At the 50th anniversary of the Manufacturer’s Association of Nigeria, the Secretary-General of the African Continental Free Trade Area
(AfCFTA), Wamkele Mene, said interconnectivity and transit of goods were among the major challenges. He said various tariffs and levies across the borders increased the cost of connectivity between nations on the continent.
He said, “Trade in Africa has not risen above 18 per cent of capacity, and a large part of that trade is informal and in primary commodities.
“Africa has historically lacked depth in manufacturing and industrial capacity to solve unemployment and erase poverty. These reasons were why solutions, of which the agreement is part, were drawn up in 2012 by leaders in the African Union.
“Our duty at the AfCFTA Secretariat is to engage governments and ministers to establish policy environment for manufacturing to thrive and drive investment in the productive sectors such as pharmaceuticals, auto, agro-processing and other value chains that will boost Africa’s manufacturing capacity and internal trade.”
The Vice President of the Afreximbank, Amr Kamel, noted that African countries generally scored low on the World Bank’s ease of doing business ranking due to the relatively harsh business environment compared to countries that ranked higher.
He said coupled with the logistics bottlenecks and infrastructural deficit, trade in Africa became complicated.
He explained that Afreximbank noted that the lack of financing was not a major problem but the scarcity of bankable projects on the continent.
Kamel said, “Getting a project to a stage that is bankable is quite a challenge. At Afreximbank, we created a project preparation facility designed to build what it takes to get the project to a level where it is bankable.
“On the issue of infrastructure, a very good way of addressing that is the development of industrial parks and special economic zones. It is much easier to provide necessary infrastructure and regulatory requirements in a much smaller geographical area than for the whole continent.
“We are working the Federal Ministry of Industry, Trade and Investment through providing advice on how to set up these facilities and financing projects in Nigeria.”

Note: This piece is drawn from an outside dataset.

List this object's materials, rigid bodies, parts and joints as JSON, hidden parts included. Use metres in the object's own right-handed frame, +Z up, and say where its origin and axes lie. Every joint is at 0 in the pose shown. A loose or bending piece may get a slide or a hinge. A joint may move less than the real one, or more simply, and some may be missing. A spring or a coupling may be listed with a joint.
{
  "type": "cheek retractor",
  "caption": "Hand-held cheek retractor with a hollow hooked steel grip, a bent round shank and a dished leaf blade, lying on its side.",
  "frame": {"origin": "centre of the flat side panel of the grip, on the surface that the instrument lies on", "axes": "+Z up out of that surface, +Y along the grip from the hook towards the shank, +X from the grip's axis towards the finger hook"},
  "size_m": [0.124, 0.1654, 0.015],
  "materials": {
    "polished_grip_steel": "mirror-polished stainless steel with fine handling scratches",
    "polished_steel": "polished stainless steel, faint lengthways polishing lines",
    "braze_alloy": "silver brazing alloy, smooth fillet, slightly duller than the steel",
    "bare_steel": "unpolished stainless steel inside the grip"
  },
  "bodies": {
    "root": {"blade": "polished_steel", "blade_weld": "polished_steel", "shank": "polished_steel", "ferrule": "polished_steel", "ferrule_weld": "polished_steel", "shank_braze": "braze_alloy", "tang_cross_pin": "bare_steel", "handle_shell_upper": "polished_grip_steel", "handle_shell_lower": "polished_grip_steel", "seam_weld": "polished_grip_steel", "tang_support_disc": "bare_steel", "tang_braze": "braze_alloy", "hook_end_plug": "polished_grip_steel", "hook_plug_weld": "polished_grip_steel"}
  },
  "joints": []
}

The President of the Dangote Group of Companies, Aliko Dangote, said to enhance the potential of the AfCFTA, governments had to address problems in cross-border movements.
He said, “It takes us two weeks to get our trucks to Ghana, a trip of not more than 10-12 hours. We spend 10 days moving to Togo from Nigeria. Governments need to have the political will to tackle these border issues.
“Why should intra-African trade still be at an average of 15 per cent? We need to get it to about 55 to 60 per cent. Another thing is to reduce the cost of gas.”
Dangote said for Africa to be globally competitive in manufacturing, the continent must produce high-quality products at the cheapest cost possible.
“What I think we need to do is concentrate first on meeting our domestic demand. If you can get this right, you can then export to other markets. Government has to remove most of the hurdles of infrastructure and implement friendly regulations,” he added.